Merchants can fight this chargeback if the cardholder’s claims are false. This chargeback may include transaction modifiers that require specific forms of evidence. Your chargeback response should include the following:

  • A manual or electronic imprint of the card.
  • Proof that a Consumer Device Cardholder Verification Method (CDCVM) was used to authenticate the transaction.
  • If the chargeback carries the “Airline Transaction” modifier, provide proof that the cardholder’s name is on the flight manifest and the itinerary.
  • If the chargeback carries the “Below Floor Limit” modifier, provide one of the following:
    • Annotated records showing that the transaction used either a magnetic stripe, EMV chip, or contactless payment method.
    • If this was an unattended transaction, provide proof of PIN entry or another CDCVM.
  • If the chargeback carries the “CP and Key-Entered” modifier, provide evidence that all transactions took place during the same stay, trip, or rental period, along with a manual or electronic imprint and proof that a signature, PIN, or other CDCVM was obtained.
  • If the chargeback carries the “Digital Goods Merchant” modifier applicable to Merchant Category Codes 5815 through 5818, include all of the following:
    • Proof that you are a registered and active participant in the Visa Digital Commerce Program.
    • Proof that you own the operating system on the device used in the transaction.
    • Proof that the cardholder’s account on your website or app was set up prior to the transaction and the cardholder’s identity was verified, with password entry, when they accessed it to make the purchase.
    • Proof that prior transactions involving the same device and card were not disputed.
    • Proof that the name and ID of the device, IP address, and geolocation are linked to the cardholder’s account.
    • A description of the goods or services purchased, along with the date and time of the purchase and when the cardholder downloaded or accessed the goods or services purchased.
    • Proof that the cardholder’s name is identical to the name on the customer account.
    • Proof that you validated the card when it was first linked to the customer account.

How Can Merchants Prevent this Chargeback Code?

The following best practices can help you avoid this kind of chargeback:

  • Always obtain authorization approval before processing any transaction.
  • If a “decline” or ambiguous code is sent in response to an authorization request, ask the cardholder to furnish an alternate method of payment.
  • Never “force” a transaction to go through without authorization, or after receiving a non-approval response.
  • Train your staff on proper transaction handling procedures.
  • Use up-to-date payment terminals that are compatible with EMV chip technology.
  • Avoid manually keying in transactions unless absolutely necessary.

About Visa Chargeback Reason Codes

Reason codes are alphanumeric codes that provide the justification for granting a chargeback. Pursuant to the Fair Credit Billing Act of 1974, cardholders have the right to dispute unauthorized or erroneous charges and issuing banks must reverse a disputed transaction if the cardholder’s claim is valid.

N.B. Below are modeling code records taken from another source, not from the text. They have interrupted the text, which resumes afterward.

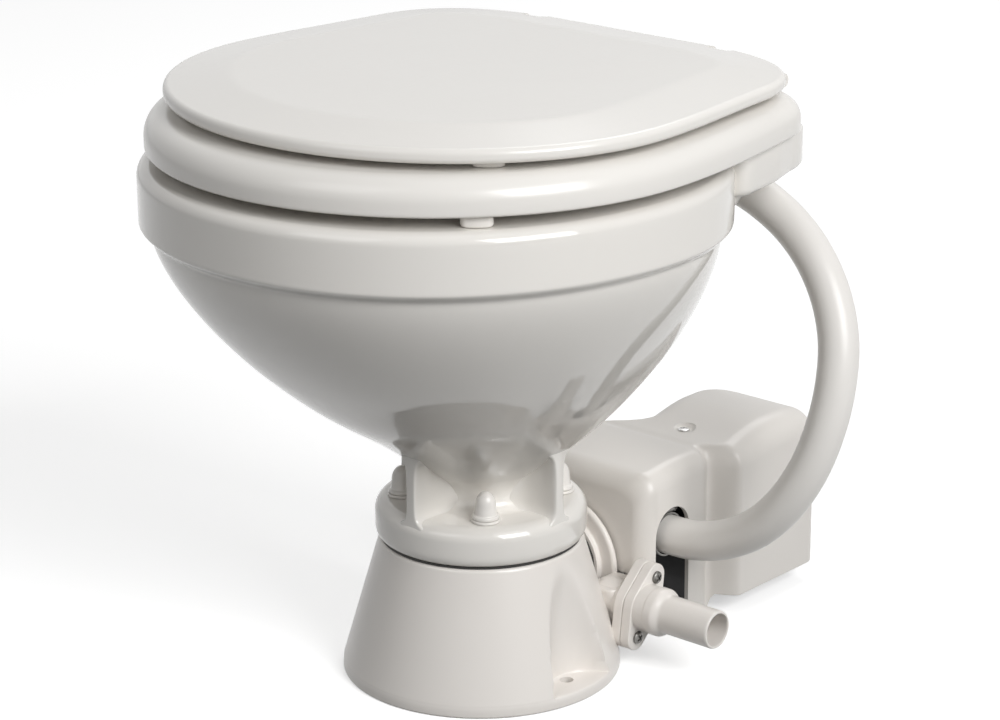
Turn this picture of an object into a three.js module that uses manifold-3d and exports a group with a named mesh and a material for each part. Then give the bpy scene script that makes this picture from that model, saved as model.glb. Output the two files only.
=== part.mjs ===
// Electric marine toilet with a ceramic bowl, macerating pump, flush pump and motor under a cover.
// Millimetres, +Z up. Origin at the centre of the pedestal's foot, on the floor.
// -Y is the front of the seat, +X is the side where the soil outlet and the flush hose leave.

import * as THREE from 'three';
import { mergeVertices } from 'three/addons/utils/BufferGeometryUtils.js';
import Module from 'manifold-3d';

const wasm = await Module();
wasm.setup();

// Fits shared by all pieces
const fitGap = 0.3;
const overrun = 2;
const weld = 0.0005;

// Pedestal: a hollow moulded cone with a soil chamber in the middle
const footRadius = 90;
const footEdge = 6;
const pedestalHeight = 90.5;
const skirtWall = 4.5;
const topPlate = 17;
const soilRadius = 26;
const soilWall = 5;
const soilFloor = 8;
const scoopRadius = 25;
const scoopOutside = 3;
const scoopFlare = 2.5;
const scoopPad = 8;
const floorHoleRadius = 4.5;
const floorHoleInset = 18;
const underRib = 4;

// Bowl: ceramic, from the bolted flange up to the rim
const gasketThickness = 1.6;
const gasketSetback = 0.7;
const bowlFlangeOverhang = 0.5;
const bowlFlangeSwell = 2;
const bowlFlangeHeight = 25;
const bowlFlangeFootRound = 7;
const bowlFlangeTopRound = 9;
const neckWall = 10.5;
const neckFillet = 6.5;
const throatRadius = 24;
const bowlWall = 9;
const neckHeight = 49.3;
const shoulderRise = 16;
const shoulderInset = 14;
const shoulderDrop = 14;
const coneStartRadius = 74;
const rimTop = 350;
const bandHeight = 42;
const coneHalfWidth = 175;
const coneFront = 213;
const coneBack = 122;
const bandStep = 6.8;
const bandEdge = 8;
const widestShift = 28.8;
const rimSideWidth = 48;
const rimFrontWidth = 53;
const rimBackWidth = 36;
const rimLipWidth = 9;
const rimLipDrop = 27;
const rimLipRound = 2;
const rimRoof = 12;
const ribThickness = 8;
const ribSetback = 1.5;
const ribSoftening = 1.6;

// Studs and cap nuts that clamp the bowl to the pedestal
const neckClearance = 6.7;
const studInset = 15;
const studRadius = 3;
const studDepth = 14;
const washerRadius = 9.3;
const washerThickness = 1.7;
const capNutRadius = 7.2;
const capNutSkirt = 8.6;
const capNutSkirtHeight = 2.2;
const capNutHeight = 17.5;

// Hinge deck: the raised ceramic block behind the rim
const deckRise = 6.5;
const deckThickness = 27.5;
const deckBehind = 35;
const deckLength = 97;
const deckMidRun = 56;
const deckCornerRun = 28;
const deckFrontTaper = 10;
const deckMidTaper = 18;
const deckCornerTaper = 26;
const deckBackTaper = 57;
const deckEdge = 3;
const deckSetback = 13;

// Seat ring
const seatLift = 1.1;
const seatThickness = 22.4;
const seatSideOverhang = 6;
const seatFrontOverhang = 1;
const seatWideY = -34;
const seatCornerTaper = 20;
const seatCornerDepth = 32;
const seatCornerRun = 46;
const seatSideWidth = 64;
const seatFrontWidth = 66;
const seatBackWidth = 64;
const seatHoleWideY = -34;
const seatRound = 15;
const seatUnderRound = 2;
const seatHoleRound = 9;

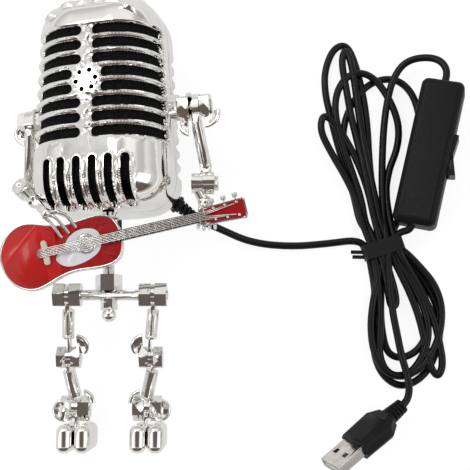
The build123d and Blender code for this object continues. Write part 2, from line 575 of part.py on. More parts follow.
# ---------------------------------------------------------------- legs
def leg(name):
    """Thigh, knee bolt and nut, shin, ankle bolt and nut, and foot of one side."""
    out = sides[name]
    lean = {"thigh": knee_x[name] - hip_x[name], "shin": ankle_x[name] - knee_x[name]}
    hip = Pos(hip_x[name], hip_point.Y, hip_point.Z) * Rot(-90 + leg_slope, 0, 0)
    knee = hip * Pos(lean["thigh"], 0, -thigh_length)
    ankle_joint = (knee * Pos(lean["shin"], 0, -shin_length)).position
    ankle = Pos(ankle_joint) * laid

    lap = out * (knee_eye[1] + face_gap) / 2
    thigh = eye_plate(*hip_eye, 7.5, 5.0)
    thigh += rod((0, 0, -6.2), (lean["thigh"], 0, -17.6), thigh_radius)
    thigh += Pos(lean["thigh"] - lap, 0, -thigh_length) * x_disc(knee_eye[0], knee_eye[1])
    thigh += Pos(lean["thigh"] - lap, 0, -thigh_length + 4.9) * Box(knee_eye[1], 4.6, 9.8)
    thigh -= Pos(lean["thigh"] * 0.85, 0, -16.0) * Torus(thigh_radius + 0.1, 0.35)
    thigh -= x_disc(hip_bar_radius + play, 20)
    thigh -= Pos(lean["thigh"], 0, -thigh_length) * x_disc(pin_radius + play, 8)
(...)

When a cardholder contacts their issuing bank to dispute a transaction and receive a chargeback, the dispute is assigned a reason code that most closely matches the substance of the cardholder’s claims. The reason code provides the merchant and other stakeholders in the dispute with a concise explanation for why a chargeback has been granted.

Each card network—Visa, Mastercard, American Express, and Discover—defines and maintains their own unique set of reason codes, which are applied to disputes by the banks that issue credit and debit cards under their brands.

Visa specifies 46 reason codes under the categories of Fraud, Authorization, Point-of-Interaction Error, Consumer Disputes, and Processing Errors. Visa uses a numeric scheme for its chargeback reason codes.

Understanding chargeback reason codes is one of the most essential parts of effective chargeback management. Identifying the chargeback reason code and the evidence required to fight it is the first step in chargeback representment, and analyzing your chargeback reason codes can provide you with insights into what types of disputes are causing you the most trouble. With this information, you can determine the root causes of your chargebacks and take action to prevent them from reoccurring.